The only major region where coverage is limited is North America, where networks operate on a different standard. But travellers can hire a compatible phone from outlets such as Talklands Hire Solutions, Interhire or Mobilehire, although calls cost around pounds 2 per minute to make and pounds 1.50 to receive.

Alternatively, digital customers of Orange, Cellnet and Vodafone can roam in large cities such as New York by using their SIM cards in compatible phones they can hire. The charges are added to their bills.

Apart from the higher charges for making calls when abroad, customers also pay to receive them. This is because operators consider it unfair to charge a caller for a call to, say, Munich when they assume the person they are calling is in the UK.

As a result the recipient pays for the international leg of the call, which could be anywhere from 50p to more than pounds 2 per minute: a hefty bill if you only use the mobile as a means to be contacted when overseas. However, the network providers are addressing this situation. Orange announced a major price cut for receiving incoming calls last September, with a call received in France now costing 21p per minute instead of 52p. That compares with 59p per minute for Cellnet users, 82p for One2One and 75p for Vodafone, all including VAT.

Not to be outmanoeuvred, One2One and Vodafone have launched special international plans costing pounds 3.50 and pounds 2.50 per month respectively providing cheaper prices for international calls made inside the UK as well as for receiving incoming calls while abroad. However, despite these reductions, paying to receive calls remains one of the most unattractive parts of using your mobile abroad.

While making calls overseas is more expensive than within the UK, it is not prohibitively so and can sometimes be cheaper than using a foreign payphone.
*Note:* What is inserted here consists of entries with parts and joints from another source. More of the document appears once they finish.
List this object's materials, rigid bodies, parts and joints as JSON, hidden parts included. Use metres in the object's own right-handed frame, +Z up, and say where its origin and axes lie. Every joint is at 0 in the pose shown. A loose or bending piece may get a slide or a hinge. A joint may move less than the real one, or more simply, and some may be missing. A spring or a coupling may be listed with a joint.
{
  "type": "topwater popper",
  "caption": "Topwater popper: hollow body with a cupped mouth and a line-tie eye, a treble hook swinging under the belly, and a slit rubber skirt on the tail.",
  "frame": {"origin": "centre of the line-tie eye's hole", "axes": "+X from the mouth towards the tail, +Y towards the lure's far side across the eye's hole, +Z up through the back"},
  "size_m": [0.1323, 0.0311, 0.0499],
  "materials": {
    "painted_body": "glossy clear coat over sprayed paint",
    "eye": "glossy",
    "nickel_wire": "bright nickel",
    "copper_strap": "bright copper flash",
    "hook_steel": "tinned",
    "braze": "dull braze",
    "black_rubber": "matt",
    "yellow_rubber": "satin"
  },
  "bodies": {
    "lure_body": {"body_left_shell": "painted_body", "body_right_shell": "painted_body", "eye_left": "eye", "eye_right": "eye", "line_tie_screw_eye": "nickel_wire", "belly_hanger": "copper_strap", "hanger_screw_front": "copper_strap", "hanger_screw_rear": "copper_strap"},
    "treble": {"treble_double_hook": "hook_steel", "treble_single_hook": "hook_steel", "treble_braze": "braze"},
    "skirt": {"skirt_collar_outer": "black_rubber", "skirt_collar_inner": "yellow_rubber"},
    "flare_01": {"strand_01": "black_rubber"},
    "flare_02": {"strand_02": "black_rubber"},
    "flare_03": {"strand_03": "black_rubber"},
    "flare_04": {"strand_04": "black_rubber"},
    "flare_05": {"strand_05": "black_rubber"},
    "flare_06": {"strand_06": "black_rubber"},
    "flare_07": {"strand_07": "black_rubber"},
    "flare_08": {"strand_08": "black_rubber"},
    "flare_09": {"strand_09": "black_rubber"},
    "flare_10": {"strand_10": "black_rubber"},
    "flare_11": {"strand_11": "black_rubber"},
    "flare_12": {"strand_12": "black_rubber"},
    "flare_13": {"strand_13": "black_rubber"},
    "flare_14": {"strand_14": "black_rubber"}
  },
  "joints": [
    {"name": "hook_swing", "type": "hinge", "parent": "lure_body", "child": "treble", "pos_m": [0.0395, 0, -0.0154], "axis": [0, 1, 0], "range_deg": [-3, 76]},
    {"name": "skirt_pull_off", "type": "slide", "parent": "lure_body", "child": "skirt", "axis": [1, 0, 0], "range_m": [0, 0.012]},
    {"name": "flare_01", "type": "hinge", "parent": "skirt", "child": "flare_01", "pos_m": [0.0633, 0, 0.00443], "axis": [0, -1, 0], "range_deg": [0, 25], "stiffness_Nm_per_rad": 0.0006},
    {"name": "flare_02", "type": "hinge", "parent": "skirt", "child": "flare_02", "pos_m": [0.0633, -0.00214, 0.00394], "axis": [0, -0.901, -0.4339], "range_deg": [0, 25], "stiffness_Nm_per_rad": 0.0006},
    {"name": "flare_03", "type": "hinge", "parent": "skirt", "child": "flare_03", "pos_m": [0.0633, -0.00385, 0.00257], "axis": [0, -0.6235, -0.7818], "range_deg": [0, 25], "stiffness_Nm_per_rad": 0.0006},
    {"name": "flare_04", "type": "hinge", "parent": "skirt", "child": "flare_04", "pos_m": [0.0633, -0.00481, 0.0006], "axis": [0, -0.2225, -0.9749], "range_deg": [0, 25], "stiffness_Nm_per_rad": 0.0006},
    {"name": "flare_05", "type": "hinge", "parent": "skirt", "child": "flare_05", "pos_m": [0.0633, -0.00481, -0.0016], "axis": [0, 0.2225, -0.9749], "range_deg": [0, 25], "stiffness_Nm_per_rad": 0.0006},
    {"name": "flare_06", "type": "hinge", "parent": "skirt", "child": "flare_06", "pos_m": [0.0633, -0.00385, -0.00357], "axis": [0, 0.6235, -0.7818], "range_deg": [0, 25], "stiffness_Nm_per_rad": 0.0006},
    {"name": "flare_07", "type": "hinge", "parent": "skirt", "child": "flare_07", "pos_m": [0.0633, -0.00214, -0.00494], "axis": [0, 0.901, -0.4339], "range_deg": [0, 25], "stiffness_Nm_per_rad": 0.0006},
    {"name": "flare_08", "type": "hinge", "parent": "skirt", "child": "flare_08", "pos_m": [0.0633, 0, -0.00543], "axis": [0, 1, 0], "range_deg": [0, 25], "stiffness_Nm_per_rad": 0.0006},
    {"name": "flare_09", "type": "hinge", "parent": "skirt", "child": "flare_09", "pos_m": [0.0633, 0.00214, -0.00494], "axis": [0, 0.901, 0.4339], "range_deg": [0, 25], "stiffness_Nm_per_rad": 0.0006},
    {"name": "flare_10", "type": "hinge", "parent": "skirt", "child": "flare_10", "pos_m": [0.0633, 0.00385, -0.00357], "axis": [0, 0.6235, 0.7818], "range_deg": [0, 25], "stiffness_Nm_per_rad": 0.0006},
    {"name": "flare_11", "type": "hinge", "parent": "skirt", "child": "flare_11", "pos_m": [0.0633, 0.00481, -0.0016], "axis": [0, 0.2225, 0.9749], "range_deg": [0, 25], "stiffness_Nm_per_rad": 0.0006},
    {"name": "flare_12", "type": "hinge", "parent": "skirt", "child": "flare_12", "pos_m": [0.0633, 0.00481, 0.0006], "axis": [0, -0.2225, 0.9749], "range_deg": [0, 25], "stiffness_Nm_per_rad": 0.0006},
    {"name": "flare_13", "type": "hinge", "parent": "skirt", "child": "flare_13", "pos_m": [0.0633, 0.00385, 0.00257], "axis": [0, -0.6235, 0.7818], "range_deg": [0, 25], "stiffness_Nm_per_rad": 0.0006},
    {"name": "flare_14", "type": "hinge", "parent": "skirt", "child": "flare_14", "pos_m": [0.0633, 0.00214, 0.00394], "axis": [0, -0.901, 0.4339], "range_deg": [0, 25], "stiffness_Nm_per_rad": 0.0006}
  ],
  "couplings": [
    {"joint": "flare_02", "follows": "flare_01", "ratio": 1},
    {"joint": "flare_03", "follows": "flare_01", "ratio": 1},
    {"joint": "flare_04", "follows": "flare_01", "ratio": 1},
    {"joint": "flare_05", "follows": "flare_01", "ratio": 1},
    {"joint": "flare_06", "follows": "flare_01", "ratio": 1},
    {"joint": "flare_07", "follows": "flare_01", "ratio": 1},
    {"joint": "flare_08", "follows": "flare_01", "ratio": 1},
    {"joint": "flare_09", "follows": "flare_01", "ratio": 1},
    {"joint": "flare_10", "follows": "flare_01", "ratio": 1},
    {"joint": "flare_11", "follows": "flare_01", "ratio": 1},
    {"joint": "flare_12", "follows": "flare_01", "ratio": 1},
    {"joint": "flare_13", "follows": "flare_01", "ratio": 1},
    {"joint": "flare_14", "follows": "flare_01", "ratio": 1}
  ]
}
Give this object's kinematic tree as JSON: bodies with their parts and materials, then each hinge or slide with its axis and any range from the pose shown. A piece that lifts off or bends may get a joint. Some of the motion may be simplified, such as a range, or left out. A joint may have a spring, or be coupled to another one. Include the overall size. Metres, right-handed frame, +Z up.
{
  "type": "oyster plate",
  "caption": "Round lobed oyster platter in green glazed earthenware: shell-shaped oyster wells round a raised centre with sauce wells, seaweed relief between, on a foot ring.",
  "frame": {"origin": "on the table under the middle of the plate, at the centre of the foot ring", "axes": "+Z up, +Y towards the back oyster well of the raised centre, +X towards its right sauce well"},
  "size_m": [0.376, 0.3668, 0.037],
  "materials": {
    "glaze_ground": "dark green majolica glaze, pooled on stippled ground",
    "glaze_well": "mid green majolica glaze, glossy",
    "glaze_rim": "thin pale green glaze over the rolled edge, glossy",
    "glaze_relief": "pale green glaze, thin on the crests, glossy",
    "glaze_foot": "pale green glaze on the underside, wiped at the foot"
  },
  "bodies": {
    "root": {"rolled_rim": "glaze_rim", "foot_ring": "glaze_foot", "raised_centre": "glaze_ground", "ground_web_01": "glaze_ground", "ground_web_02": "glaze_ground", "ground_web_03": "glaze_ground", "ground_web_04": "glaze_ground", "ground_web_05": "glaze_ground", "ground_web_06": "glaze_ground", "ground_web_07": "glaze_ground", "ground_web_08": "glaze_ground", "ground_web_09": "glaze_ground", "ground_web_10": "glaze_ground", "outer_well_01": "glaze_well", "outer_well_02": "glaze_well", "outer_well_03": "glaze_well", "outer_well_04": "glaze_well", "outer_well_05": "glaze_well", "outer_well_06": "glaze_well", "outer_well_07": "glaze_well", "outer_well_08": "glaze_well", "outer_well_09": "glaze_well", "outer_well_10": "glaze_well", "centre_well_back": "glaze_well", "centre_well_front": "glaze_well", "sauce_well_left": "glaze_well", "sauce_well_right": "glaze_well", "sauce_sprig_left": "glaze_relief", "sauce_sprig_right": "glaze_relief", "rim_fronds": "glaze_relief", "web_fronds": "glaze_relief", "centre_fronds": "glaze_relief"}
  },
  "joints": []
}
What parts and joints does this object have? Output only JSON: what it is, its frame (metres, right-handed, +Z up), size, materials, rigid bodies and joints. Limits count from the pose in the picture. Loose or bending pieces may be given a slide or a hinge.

For example, with One2One and Cellnet, a call from Spain costs 58p per minute, falling to 52p for Orange and 47p with Vodafone, all including VAT.

Further afield, travellers in Hong Kong will pay pounds 1.59 per minute on One2One, compared to pounds 1.22 on Cellnet and pounds 1.04 on Vodafone. However, some countries remain quite expensive, with calls from Yugoslavia, Seychelles, Oman or Russia setting you back well over pounds 2.

Prices for calling the UK vary significantly from country to country, with no one network provider consistently cheaper than any other. You may also have the option when in another country to choose more than one network provider, as is the case in Hong Kong, Poland or Sweden. In this event, make sure you select the provider with the lowest call charges.

Other factors that will affect the cost of overseas calls include currency fluctuation and the cost of setting up the call, and an additional mark- up if you are billed by a service provider rather than the network.